Social media influencers are, by and large, ‘ordinary’ people who have gained a following on sites like Instagram and YouTube. Such is their power that simply showing a product in a 15-second Instagram video can drive up sales. Many companies are now starting to realise the huge influence these people have, and are working with select social media stars on brand deals, advertisements and reviews.

It can be confusing if you’re new to the social media world, and it’s something your PR agency should be able to help you navigate. But, as a starter for ten, there are certain words and hashtags you should be aware of which explain the relationship between businesses and influencers:

#ad – The Advertising Standards Agency (ASA) has cracked down on the rules in recent years in a bid to get more influencers to be transparent about what they’re being paid to promote. The rules are still open to interpretation (and some people are still trying to bend them) but in general if a post contains the word ‘ad’, the hashtag #ad or some variation (like #spons or ‘sponsored content’) then they’ve been paid to promote that product. Often the company will have had some say in the wording of the advert and they may have been able to approve the photo, video or post before it went public.

#gifted – This is the side of influencing that PR agencies would get involved with. Gifting a product or service to an influencer without paying them to say certain things about the product means if they choose to review or use it publicly, it’s the social media equivalent of a newspaper or magazine opting to use PR content from a company. No money changes hands so this can lead to the view the influencers will be more honest about their opinions on the product or service.
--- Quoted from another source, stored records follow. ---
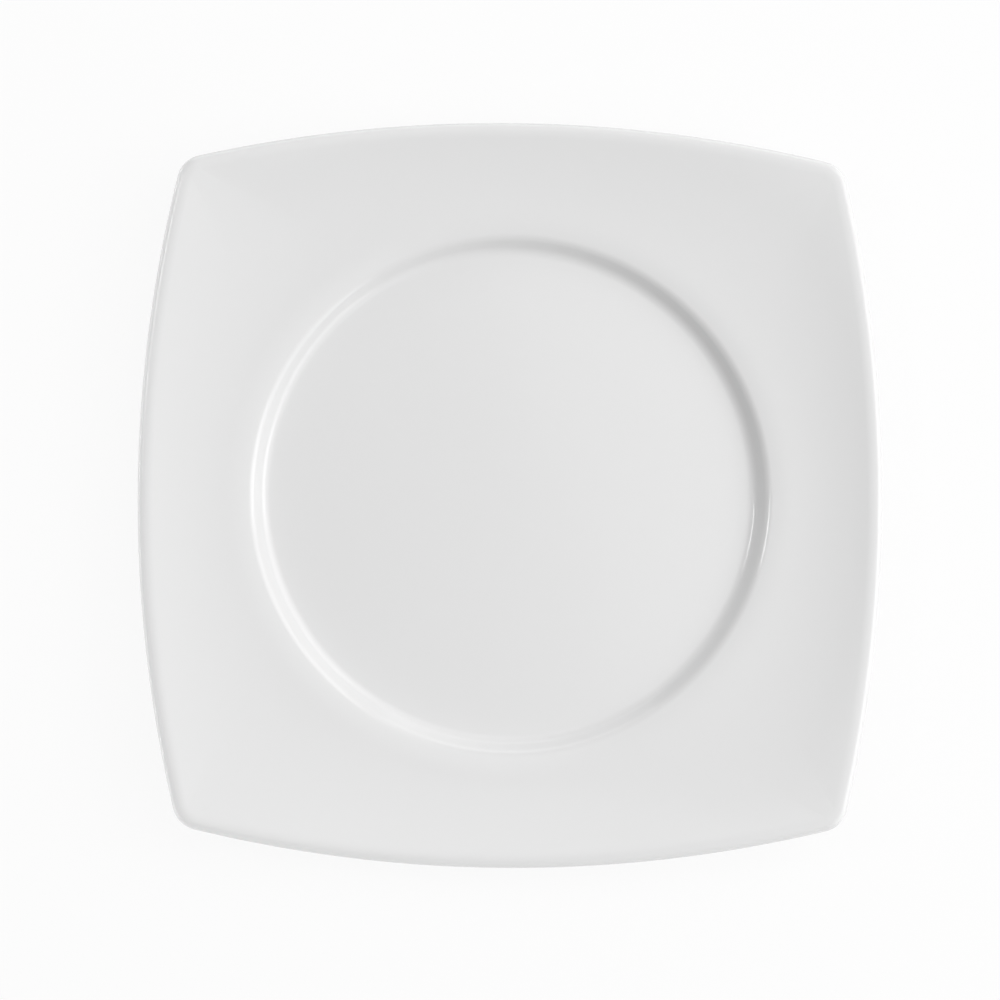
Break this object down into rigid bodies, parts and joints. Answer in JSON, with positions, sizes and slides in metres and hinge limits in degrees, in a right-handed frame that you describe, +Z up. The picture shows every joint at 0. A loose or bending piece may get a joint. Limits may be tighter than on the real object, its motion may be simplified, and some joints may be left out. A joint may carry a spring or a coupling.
{
  "type": "square dinner plate",
  "caption": "White glazed porcelain dinner plate: bowed square rim with small round corners, round sunken well and a round foot ring with a bare bearing band.",
  "frame": {"origin": "centre of the foot ring's bearing plane, where the plate stands", "axes": "+Z up out of the well; +X and +Y through the middles of two neighbouring sides"},
  "size_m": [0.26, 0.26, 0.0228],
  "materials": {
    "bare_porcelain": "fired and unglazed, smooth matte",
    "white_glaze": "clear gloss over white porcelain"
  },
  "bodies": {
    "root": {"porcelain_body": "bare_porcelain", "face_glaze": "white_glaze", "base_glaze": "white_glaze"}
  },
  "joints": []
}
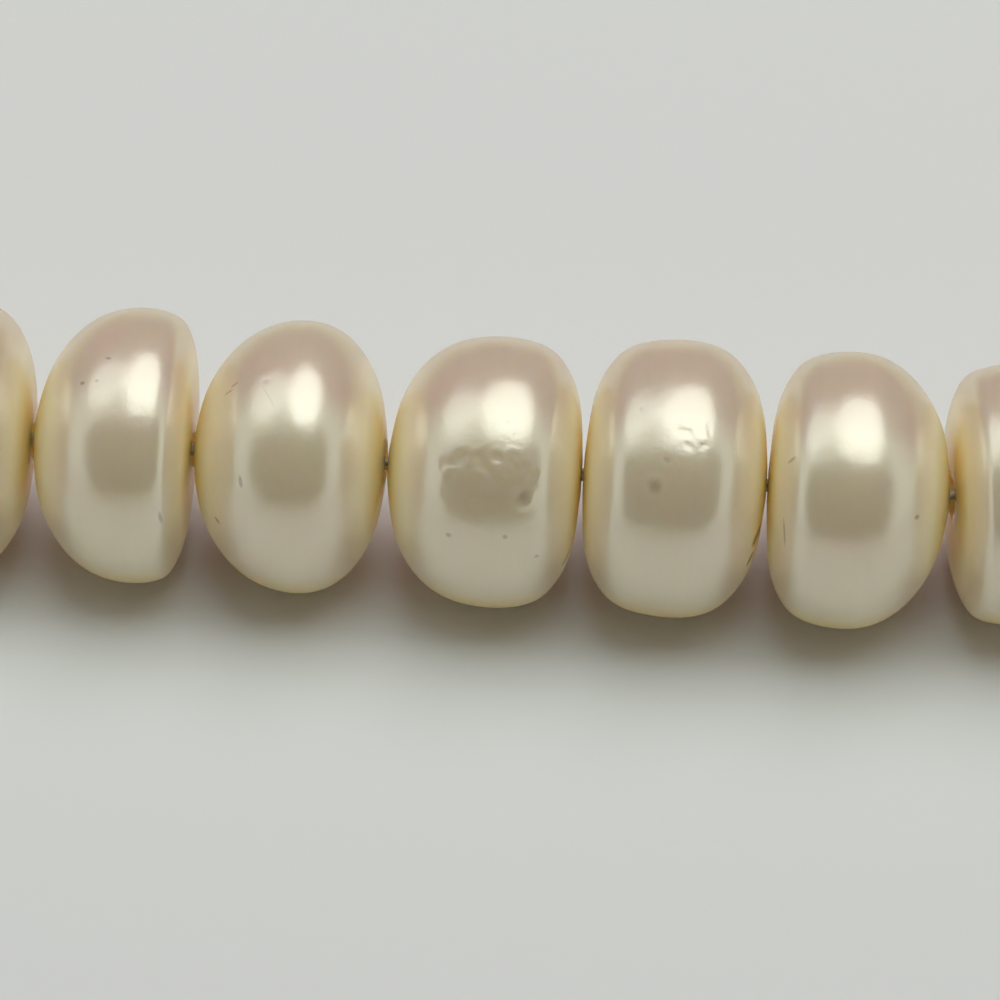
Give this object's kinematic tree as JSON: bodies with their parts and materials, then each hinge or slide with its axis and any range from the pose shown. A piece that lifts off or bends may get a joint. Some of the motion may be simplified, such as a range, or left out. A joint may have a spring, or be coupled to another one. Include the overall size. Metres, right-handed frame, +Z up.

#aff – affiliate links are used by influencers to make a profit out of the money spent by their followers. It doesn’t cost the purchaser any more to buy the product, but by following a special link a small portion of the profits goes back to the influencer.

How can I work with social media influencers?

There are some products and services which don’t lend themselves easily to being promoted on social media (especially where the business is targeting other businesses rather than individual customers, or trading wholesale rather than retail). But there are many which do. The first stage is for the company or its PR agency to identify which influencers are relevant – often those with a large social media following will have a specific focus, whether that’s cleaning, parenting, travel, health, beauty, or any number of different genres.

When you look at the number of followers a particular influencer has, the figures can often compare favourably to the circulation of magazines or newspapers. So, while traditionalists may sniff at the thought of using an Instagrammer or YouTuber as part of their PR plan, there’s no denying the significant impact it can have on sales when someone with a huge following mentions or favourably reviews a product.

You only have to look at the ‘Mrs Hinch’ effect. The social media star has amassed 1.6 million fans simply by showing herself cleaning her home – and her mentions of her favourite product Zoflora caused the disinfectant to sell out in shops across the UK. And on a much larger scale, reality television star family the Kardashians regularly cause buying frenzies by endorsing specific products.

A few things to beware of:

- If you choose to create an advert rather than simply gift a product or service, this can lead some potential customers to query the authenticity of the advert (is the influencer saying this because they’re being paid to or is it a genuine review?)

- Using influencers who don’t properly declare what they have and haven’t paid for, or been paid for, can similarly cause followers to doubt the validity of their posts.

- If an influencer suddenly has thousands or even hundreds of thousands of followers overnight, where have they come from? Sometimes people grow in popularity hugely quickly, but there are services where people can buy followers and that can be the reason behind a staggering rise in followers very quickly.

Make sure you do your research. Just as you would look into the background of anyone you employed within your firm, making sure you align yourself with influencers whose values align with your own is key to creating a genuine partnership which boosts your business.